Below are records; reproduce exactly the lines from the one that has "for thing in" through the one that has "obj.parent = empty", ends included, and nothing more.

* [DATASET ENTRIES]
--------

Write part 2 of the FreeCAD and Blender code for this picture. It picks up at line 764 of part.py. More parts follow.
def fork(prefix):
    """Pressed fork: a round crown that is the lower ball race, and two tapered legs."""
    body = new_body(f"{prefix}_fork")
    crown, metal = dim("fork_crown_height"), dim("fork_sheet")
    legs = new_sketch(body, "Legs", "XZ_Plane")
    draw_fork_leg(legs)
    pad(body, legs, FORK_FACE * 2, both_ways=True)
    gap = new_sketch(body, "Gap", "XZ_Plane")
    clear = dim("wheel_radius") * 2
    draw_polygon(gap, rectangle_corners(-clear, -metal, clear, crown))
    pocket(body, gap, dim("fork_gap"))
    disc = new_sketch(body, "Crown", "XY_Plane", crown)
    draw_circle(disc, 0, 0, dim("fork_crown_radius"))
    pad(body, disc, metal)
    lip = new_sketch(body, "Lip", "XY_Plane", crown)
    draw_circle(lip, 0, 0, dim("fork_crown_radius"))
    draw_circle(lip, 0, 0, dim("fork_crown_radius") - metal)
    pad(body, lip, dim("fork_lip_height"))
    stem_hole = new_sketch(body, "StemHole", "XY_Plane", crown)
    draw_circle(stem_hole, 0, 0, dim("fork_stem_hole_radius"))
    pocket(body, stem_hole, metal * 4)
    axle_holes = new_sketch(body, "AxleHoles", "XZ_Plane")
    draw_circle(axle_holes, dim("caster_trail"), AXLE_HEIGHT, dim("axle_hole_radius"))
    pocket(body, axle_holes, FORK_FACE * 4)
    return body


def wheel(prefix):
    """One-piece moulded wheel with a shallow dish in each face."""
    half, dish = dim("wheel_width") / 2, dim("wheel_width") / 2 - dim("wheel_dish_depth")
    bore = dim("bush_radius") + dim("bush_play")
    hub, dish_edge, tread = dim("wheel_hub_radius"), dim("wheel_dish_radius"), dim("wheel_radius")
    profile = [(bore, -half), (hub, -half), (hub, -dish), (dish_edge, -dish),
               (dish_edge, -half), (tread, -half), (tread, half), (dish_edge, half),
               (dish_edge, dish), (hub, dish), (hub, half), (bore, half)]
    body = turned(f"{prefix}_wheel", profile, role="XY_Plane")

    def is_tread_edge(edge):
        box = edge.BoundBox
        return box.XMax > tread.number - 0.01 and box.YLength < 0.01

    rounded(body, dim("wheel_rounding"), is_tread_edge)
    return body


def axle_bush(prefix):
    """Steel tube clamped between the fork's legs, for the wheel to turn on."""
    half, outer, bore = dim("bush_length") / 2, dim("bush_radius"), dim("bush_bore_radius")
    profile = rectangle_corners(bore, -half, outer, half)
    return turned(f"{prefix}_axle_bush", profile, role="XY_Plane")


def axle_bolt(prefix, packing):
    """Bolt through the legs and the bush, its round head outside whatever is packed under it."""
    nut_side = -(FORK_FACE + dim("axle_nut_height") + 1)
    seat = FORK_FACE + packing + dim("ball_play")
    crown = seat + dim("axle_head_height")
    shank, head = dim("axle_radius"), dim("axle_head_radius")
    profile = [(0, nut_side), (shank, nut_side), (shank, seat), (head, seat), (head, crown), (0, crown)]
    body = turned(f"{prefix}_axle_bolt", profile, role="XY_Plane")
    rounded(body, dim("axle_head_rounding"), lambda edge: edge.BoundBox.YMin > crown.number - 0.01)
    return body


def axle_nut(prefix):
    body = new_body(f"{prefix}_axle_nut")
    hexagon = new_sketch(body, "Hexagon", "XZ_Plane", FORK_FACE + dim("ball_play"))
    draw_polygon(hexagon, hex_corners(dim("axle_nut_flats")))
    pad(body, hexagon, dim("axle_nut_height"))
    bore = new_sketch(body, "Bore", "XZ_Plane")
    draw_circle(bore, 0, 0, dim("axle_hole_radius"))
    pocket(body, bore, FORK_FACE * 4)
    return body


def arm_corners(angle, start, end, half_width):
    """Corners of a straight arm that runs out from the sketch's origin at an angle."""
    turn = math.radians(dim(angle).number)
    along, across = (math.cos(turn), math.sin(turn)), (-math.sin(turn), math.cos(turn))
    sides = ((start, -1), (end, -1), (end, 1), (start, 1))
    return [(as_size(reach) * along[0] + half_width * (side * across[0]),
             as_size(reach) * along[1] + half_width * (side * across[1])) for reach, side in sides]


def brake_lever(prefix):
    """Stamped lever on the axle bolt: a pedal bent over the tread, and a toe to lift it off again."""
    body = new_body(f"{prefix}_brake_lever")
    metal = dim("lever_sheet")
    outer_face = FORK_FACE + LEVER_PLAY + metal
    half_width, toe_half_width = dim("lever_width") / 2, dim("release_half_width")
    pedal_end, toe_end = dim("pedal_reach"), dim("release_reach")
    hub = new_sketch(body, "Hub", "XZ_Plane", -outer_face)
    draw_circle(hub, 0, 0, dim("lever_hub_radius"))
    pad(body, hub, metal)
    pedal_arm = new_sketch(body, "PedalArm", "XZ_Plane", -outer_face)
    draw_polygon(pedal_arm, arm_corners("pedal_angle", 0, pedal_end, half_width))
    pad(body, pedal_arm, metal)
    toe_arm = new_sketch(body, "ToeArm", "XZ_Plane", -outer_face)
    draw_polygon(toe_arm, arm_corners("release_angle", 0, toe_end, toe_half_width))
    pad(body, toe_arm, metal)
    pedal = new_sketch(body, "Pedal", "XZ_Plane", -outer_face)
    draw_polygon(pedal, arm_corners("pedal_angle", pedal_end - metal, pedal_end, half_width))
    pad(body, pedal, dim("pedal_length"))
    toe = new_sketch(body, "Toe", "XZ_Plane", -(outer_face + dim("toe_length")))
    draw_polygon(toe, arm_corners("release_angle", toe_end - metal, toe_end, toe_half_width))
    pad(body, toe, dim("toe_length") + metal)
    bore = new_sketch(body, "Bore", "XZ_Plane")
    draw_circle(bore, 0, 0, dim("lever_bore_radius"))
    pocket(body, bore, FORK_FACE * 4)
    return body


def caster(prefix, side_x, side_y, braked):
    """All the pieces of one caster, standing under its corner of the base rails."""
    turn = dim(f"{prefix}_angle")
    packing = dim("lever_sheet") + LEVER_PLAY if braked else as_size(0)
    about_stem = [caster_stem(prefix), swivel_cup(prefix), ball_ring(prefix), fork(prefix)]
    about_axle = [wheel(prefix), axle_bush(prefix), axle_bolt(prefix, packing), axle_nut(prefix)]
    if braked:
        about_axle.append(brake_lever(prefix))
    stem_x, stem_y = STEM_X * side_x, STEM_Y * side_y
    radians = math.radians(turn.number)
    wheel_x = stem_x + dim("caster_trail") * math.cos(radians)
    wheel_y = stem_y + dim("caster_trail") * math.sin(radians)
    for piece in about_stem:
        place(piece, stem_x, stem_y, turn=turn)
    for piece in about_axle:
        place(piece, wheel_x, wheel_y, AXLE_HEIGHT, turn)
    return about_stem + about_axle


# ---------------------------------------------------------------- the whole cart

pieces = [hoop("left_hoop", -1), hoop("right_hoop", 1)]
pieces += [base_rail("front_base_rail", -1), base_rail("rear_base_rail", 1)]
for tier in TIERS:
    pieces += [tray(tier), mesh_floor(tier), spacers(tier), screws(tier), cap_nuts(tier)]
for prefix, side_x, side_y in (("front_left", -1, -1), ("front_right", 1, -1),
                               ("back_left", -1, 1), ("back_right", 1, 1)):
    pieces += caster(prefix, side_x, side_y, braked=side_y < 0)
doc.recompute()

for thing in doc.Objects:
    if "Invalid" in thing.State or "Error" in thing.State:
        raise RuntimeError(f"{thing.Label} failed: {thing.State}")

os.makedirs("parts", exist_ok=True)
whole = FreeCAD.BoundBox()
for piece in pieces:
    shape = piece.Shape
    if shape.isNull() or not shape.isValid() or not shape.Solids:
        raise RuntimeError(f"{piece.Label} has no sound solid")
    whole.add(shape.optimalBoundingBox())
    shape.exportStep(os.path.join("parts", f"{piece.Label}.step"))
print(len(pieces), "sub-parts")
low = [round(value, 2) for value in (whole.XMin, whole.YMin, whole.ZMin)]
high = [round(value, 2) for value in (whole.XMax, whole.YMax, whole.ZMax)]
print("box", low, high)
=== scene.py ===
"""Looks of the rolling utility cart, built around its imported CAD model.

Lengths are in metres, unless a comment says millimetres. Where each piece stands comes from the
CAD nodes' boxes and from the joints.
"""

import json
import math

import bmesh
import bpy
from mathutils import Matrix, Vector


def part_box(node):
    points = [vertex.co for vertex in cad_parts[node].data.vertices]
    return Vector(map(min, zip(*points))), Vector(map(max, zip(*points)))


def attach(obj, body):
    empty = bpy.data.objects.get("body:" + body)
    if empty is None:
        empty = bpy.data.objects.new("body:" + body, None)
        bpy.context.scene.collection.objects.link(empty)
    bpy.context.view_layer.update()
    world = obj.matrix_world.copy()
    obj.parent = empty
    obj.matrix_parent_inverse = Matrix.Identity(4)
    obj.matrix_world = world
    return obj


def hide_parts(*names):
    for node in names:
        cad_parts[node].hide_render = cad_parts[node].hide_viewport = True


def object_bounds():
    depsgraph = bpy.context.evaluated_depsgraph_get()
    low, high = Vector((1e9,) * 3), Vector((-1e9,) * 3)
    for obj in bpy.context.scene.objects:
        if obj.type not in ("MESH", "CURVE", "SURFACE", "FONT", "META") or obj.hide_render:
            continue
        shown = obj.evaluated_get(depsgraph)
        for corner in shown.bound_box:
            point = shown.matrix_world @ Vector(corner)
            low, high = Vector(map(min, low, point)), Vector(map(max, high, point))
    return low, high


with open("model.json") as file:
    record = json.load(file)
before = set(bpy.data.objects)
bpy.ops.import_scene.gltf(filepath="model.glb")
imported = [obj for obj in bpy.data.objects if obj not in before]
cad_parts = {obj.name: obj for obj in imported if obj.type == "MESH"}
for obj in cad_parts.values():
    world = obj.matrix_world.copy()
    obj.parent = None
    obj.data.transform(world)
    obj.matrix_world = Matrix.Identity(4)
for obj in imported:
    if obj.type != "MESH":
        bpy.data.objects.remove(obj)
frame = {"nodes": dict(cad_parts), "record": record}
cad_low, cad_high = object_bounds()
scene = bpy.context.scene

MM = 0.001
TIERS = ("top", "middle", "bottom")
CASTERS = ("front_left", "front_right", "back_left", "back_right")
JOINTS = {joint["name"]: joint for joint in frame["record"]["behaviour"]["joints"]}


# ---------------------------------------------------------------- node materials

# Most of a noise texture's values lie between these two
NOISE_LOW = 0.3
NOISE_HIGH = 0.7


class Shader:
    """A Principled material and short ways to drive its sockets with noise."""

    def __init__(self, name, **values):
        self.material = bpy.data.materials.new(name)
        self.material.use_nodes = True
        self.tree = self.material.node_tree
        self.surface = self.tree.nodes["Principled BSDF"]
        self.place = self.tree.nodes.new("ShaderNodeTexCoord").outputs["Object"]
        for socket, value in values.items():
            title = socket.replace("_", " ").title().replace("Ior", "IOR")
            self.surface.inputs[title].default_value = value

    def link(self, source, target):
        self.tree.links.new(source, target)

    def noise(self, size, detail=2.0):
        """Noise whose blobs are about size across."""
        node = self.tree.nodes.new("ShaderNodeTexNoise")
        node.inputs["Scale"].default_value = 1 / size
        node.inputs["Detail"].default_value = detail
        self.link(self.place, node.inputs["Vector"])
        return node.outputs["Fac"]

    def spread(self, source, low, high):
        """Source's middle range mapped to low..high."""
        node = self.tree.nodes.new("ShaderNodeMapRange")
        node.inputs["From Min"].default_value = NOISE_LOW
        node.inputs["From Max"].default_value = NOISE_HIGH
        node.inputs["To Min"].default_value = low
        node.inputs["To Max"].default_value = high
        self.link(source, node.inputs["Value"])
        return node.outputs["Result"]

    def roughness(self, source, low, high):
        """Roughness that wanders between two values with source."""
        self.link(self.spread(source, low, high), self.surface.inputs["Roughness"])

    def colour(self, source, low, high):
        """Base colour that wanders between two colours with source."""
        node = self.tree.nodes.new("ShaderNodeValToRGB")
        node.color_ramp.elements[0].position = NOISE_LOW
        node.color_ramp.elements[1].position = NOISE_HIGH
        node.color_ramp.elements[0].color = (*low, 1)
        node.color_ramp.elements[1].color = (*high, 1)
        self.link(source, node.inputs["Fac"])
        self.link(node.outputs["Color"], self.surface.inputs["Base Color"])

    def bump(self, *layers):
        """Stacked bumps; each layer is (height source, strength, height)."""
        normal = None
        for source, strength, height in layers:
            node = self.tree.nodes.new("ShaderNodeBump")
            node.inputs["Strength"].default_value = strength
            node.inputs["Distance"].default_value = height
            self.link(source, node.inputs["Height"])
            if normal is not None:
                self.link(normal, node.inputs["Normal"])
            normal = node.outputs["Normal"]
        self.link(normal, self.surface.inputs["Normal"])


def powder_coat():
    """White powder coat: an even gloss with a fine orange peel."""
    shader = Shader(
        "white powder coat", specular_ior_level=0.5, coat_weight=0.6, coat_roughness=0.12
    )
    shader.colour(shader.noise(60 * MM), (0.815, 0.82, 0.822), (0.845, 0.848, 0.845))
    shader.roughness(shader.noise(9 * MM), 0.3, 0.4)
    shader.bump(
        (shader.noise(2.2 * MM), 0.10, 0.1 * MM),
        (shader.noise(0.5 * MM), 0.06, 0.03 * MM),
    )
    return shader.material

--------

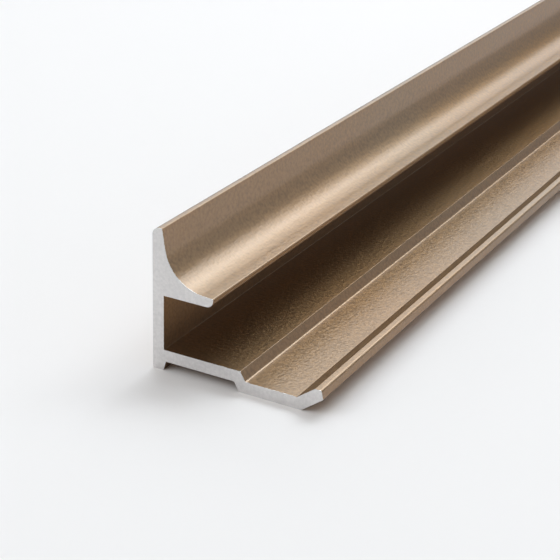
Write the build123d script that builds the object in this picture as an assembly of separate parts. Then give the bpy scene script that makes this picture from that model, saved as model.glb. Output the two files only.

--------

* [RESPONSE TO THE TASK]
for thing in doc.Objects:
    if "Invalid" in thing.State or "Error" in thing.State:
        raise RuntimeError(f"{thing.Label} failed: {thing.State}")

os.makedirs("parts", exist_ok=True)
whole = FreeCAD.BoundBox()
for piece in pieces:
    shape = piece.Shape
    if shape.isNull() or not shape.isValid() or not shape.Solids:
        raise RuntimeError(f"{piece.Label} has no sound solid")
    whole.add(shape.optimalBoundingBox())
    shape.exportStep(os.path.join("parts", f"{piece.Label}.step"))
print(len(pieces), "sub-parts")
low = [round(value, 2) for value in (whole.XMin, whole.YMin, whole.ZMin)]
high = [round(value, 2) for value in (whole.XMax, whole.YMax, whole.ZMax)]
print("box", low, high)
=== scene.py ===
"""Looks of the rolling utility cart, built around its imported CAD model.

Lengths are in metres, unless a comment says millimetres. Where each piece stands comes from the
CAD nodes' boxes and from the joints.
"""

import json
import math

import bmesh
import bpy
from mathutils import Matrix, Vector


def part_box(node):
    points = [vertex.co for vertex in cad_parts[node].data.vertices]
    return Vector(map(min, zip(*points))), Vector(map(max, zip(*points)))


def attach(obj, body):
    empty = bpy.data.objects.get("body:" + body)
    if empty is None:
        empty = bpy.data.objects.new("body:" + body, None)
        bpy.context.scene.collection.objects.link(empty)
    bpy.context.view_layer.update()
    world = obj.matrix_world.copy()
    obj.parent = empty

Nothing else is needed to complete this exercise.